O COMPANION OF MY THRONE! Hear no evil, and see no evil, abase not thyself, neither sigh and weep. Speak no evil, that thou mayest not hear it spoken unto thee, and magnify not the faults of others that thine own faults may not appear great; and wish not the abasement of anyone, that thine own abasement be not exposed. Live then the days of thy life, that are less than a fleeting moment, with thy mind stainless, thy heart unsullied, thy thoughts pure, and thy nature sanctified, so that, free and content, thou mayest put away this mortal frame, and repair unto the mystic paradise and abide in the eternal kingdom for evermore.

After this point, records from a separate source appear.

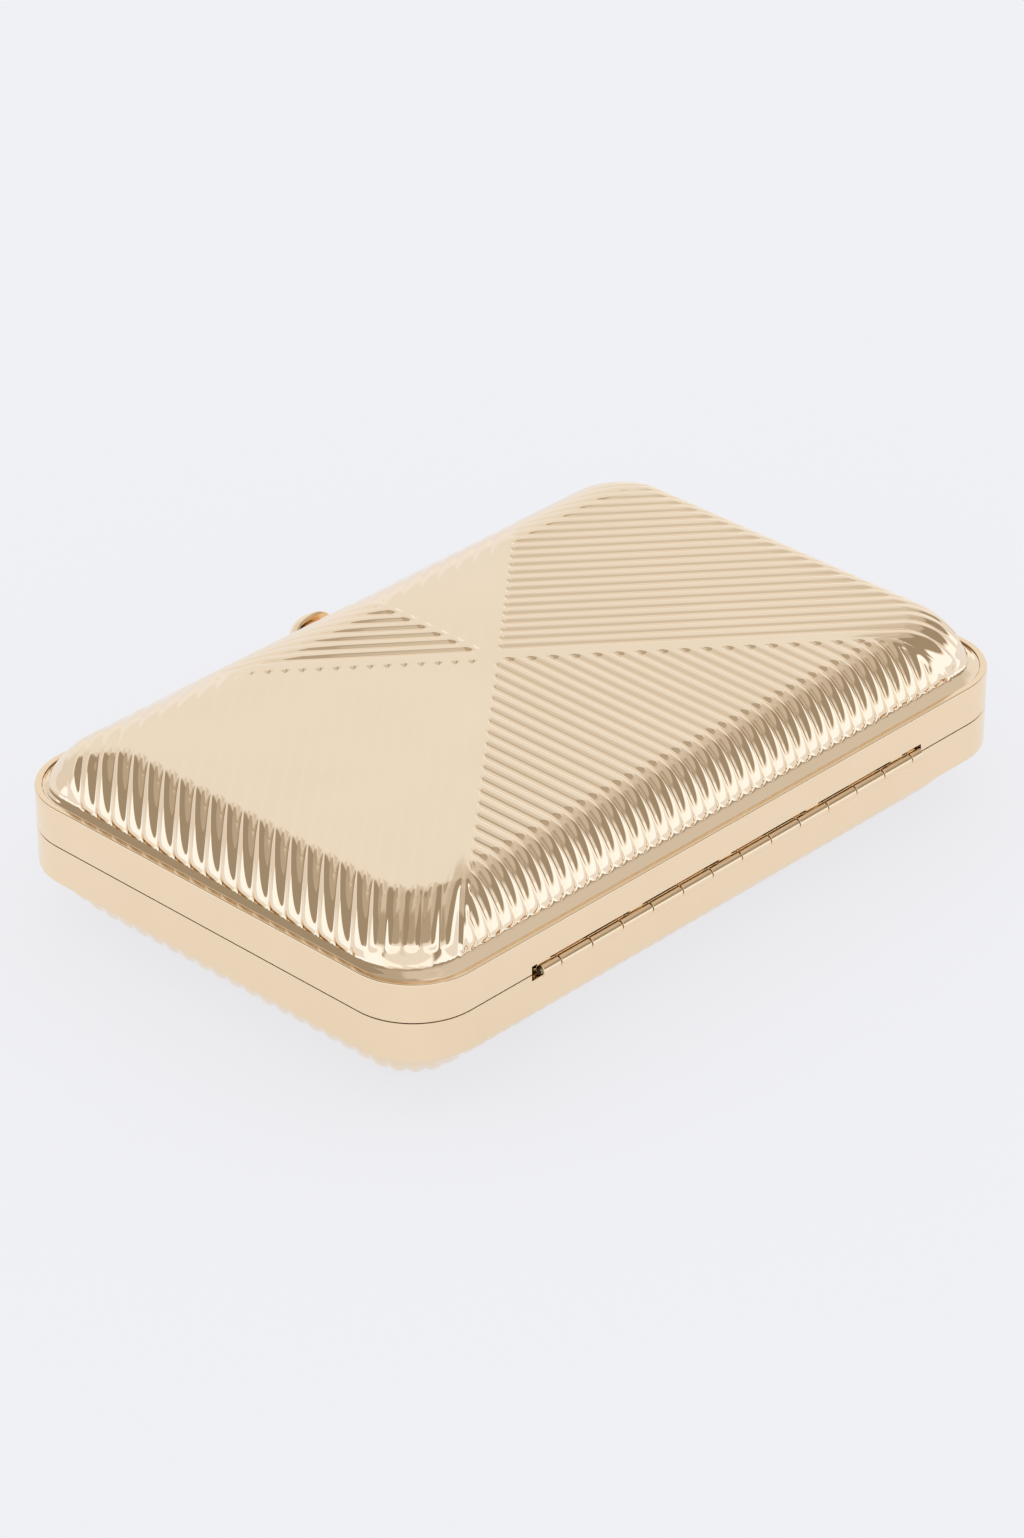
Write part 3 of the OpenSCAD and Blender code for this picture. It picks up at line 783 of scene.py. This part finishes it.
# Clasp: knob, stem and collar, all turned about one axis
CLASP_H = 4.3
CLASP_Z = SEAM_Z + CLASP_H
BUTTON_Y = 61.0
BUTTON_R = 6.2
BUTTON_TURNS = 96
DOME_BASE_R = 5.6
DOME_H = 4.6
DOME_GAP = 0.05
DOME_STEPS = 28
STEM_R = 1.5
STEM_CHAMFER = 0.1
NECK_R = 1.0
NECK_CHAMFER = 0.15
NECK_Y = (49.15, 55.6)
HOLLOW_R = 3.8
HOLLOW_H = 1.0
EDGE_H = 0.8
EDGE_BREAK = 0.12
COLLAR_TUBE_R = 2.5
COLLAR_GAP = 0.05
COLLAR_BORE_TURNS = 48
COLLAR_TURNS = 72
COLLAR_R = 3.4
COLLAR_CHAMFER = 0.15
COLLAR_Y = (55.7, HALF_W, HALF_W + 0.6)
TURNED_SHARP = 38

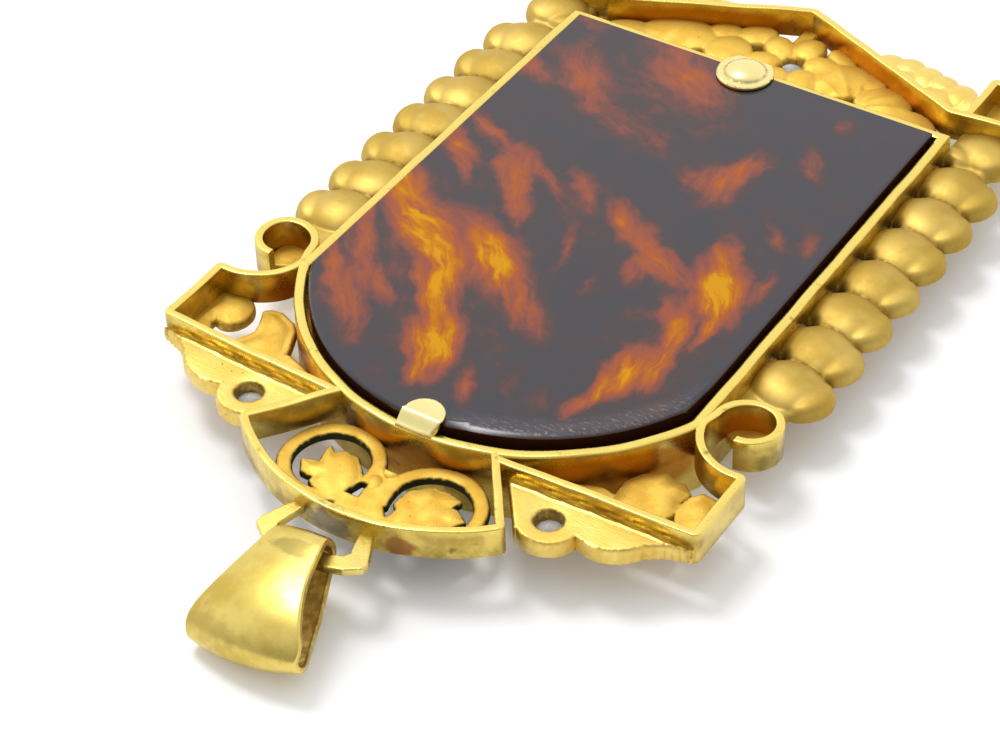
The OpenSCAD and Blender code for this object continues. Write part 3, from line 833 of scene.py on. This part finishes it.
# The heat picks a colour from the ramp. Scratched places turn pale and rough, and hot places shine less.
def makeTortoiseshell():
    material, tree, shader = newMaterial("tortoiseshell", IOR=1.62)
    flat = vectorCalc(tree, "MULTIPLY", placeInMm(tree), (1.0, 1.0, 0.0))
    heat = shellHeat(tree, flat)
    ramp = addNode(tree, "ShaderNodeValToRGB", {"Fac": calc(tree, "MULTIPLY", heat, 1 / shell["hottest"])})
    while len(ramp.color_ramp.elements) < len(shellColours):
        ramp.color_ramp.elements.new(0.5)
    for element, (at, colour) in zip(ramp.color_ramp.elements, shellColours):
        element.position, element.color = at / shell["hottest"], colour
    # the scratched bevel, fine scuffs on the face, and a side painted dark and dull as shade
    (scuffX, scuffY), scuffSize = shell["scuffedSpot"]
    scratches = noise(tree, vectorCalc(tree, "MULTIPLY", flat, (1.0, 2.6, 1.0)), 2.6, 7, 0.75)
    side = marked(tree, "shadeAndGrime")
    worn = calc(tree, "MULTIPLY", marked(tree, "wear"), spread(tree, scratches, 0.5, 0.68, 0.08, 0.7))
    scuffs = calc(tree, "MULTIPLY", spread(tree, scratches, 0.66, 0.78, 0.0, 0.2),
                  spotMask(tree, flat, (scuffX, scuffY - planMiddle, 0), scuffSize))
    pale = calc(tree, "ADD", worn, scuffs, clamp=True)
    colour = blend(tree, side, blend(tree, pale, ramp.outputs[0], shell["scuffed"]), shell["side"])
    shine = spread(tree, heat, 0.3, 1.2, 0.5, 0.08)
    shine = calc(tree, "MULTIPLY", shine, calc(tree, "MULTIPLY_ADD", side, -0.6, 1.0))
    rough = calc(tree, "MULTIPLY_ADD", pale, 0.3, 0.17)
    feed(tree, shader, {"Base Color": colour, "Roughness": rough, "Specular IOR Level": shine})
    return material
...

The Hidden Word is composed almost entirely of negative imperatives — hear no, see no, abase not, sigh and weep not — followed at the close by a single comprehensive positive: live then the days of thy life... with thy mind stainless, thy heart unsullied, thy thoughts pure, and thy nature sanctified.
The structure is pastoral. Bahá'u'lláh names the small inhabitants of the disordered inner life — the appetite for gossip, the pleasure of contempt, the magnification of others' faults — and asks the believer to clear them out, one by one, so that the chamber of the soul may be empty of clutter and ready for the inhabitation of the genuine spiritual life.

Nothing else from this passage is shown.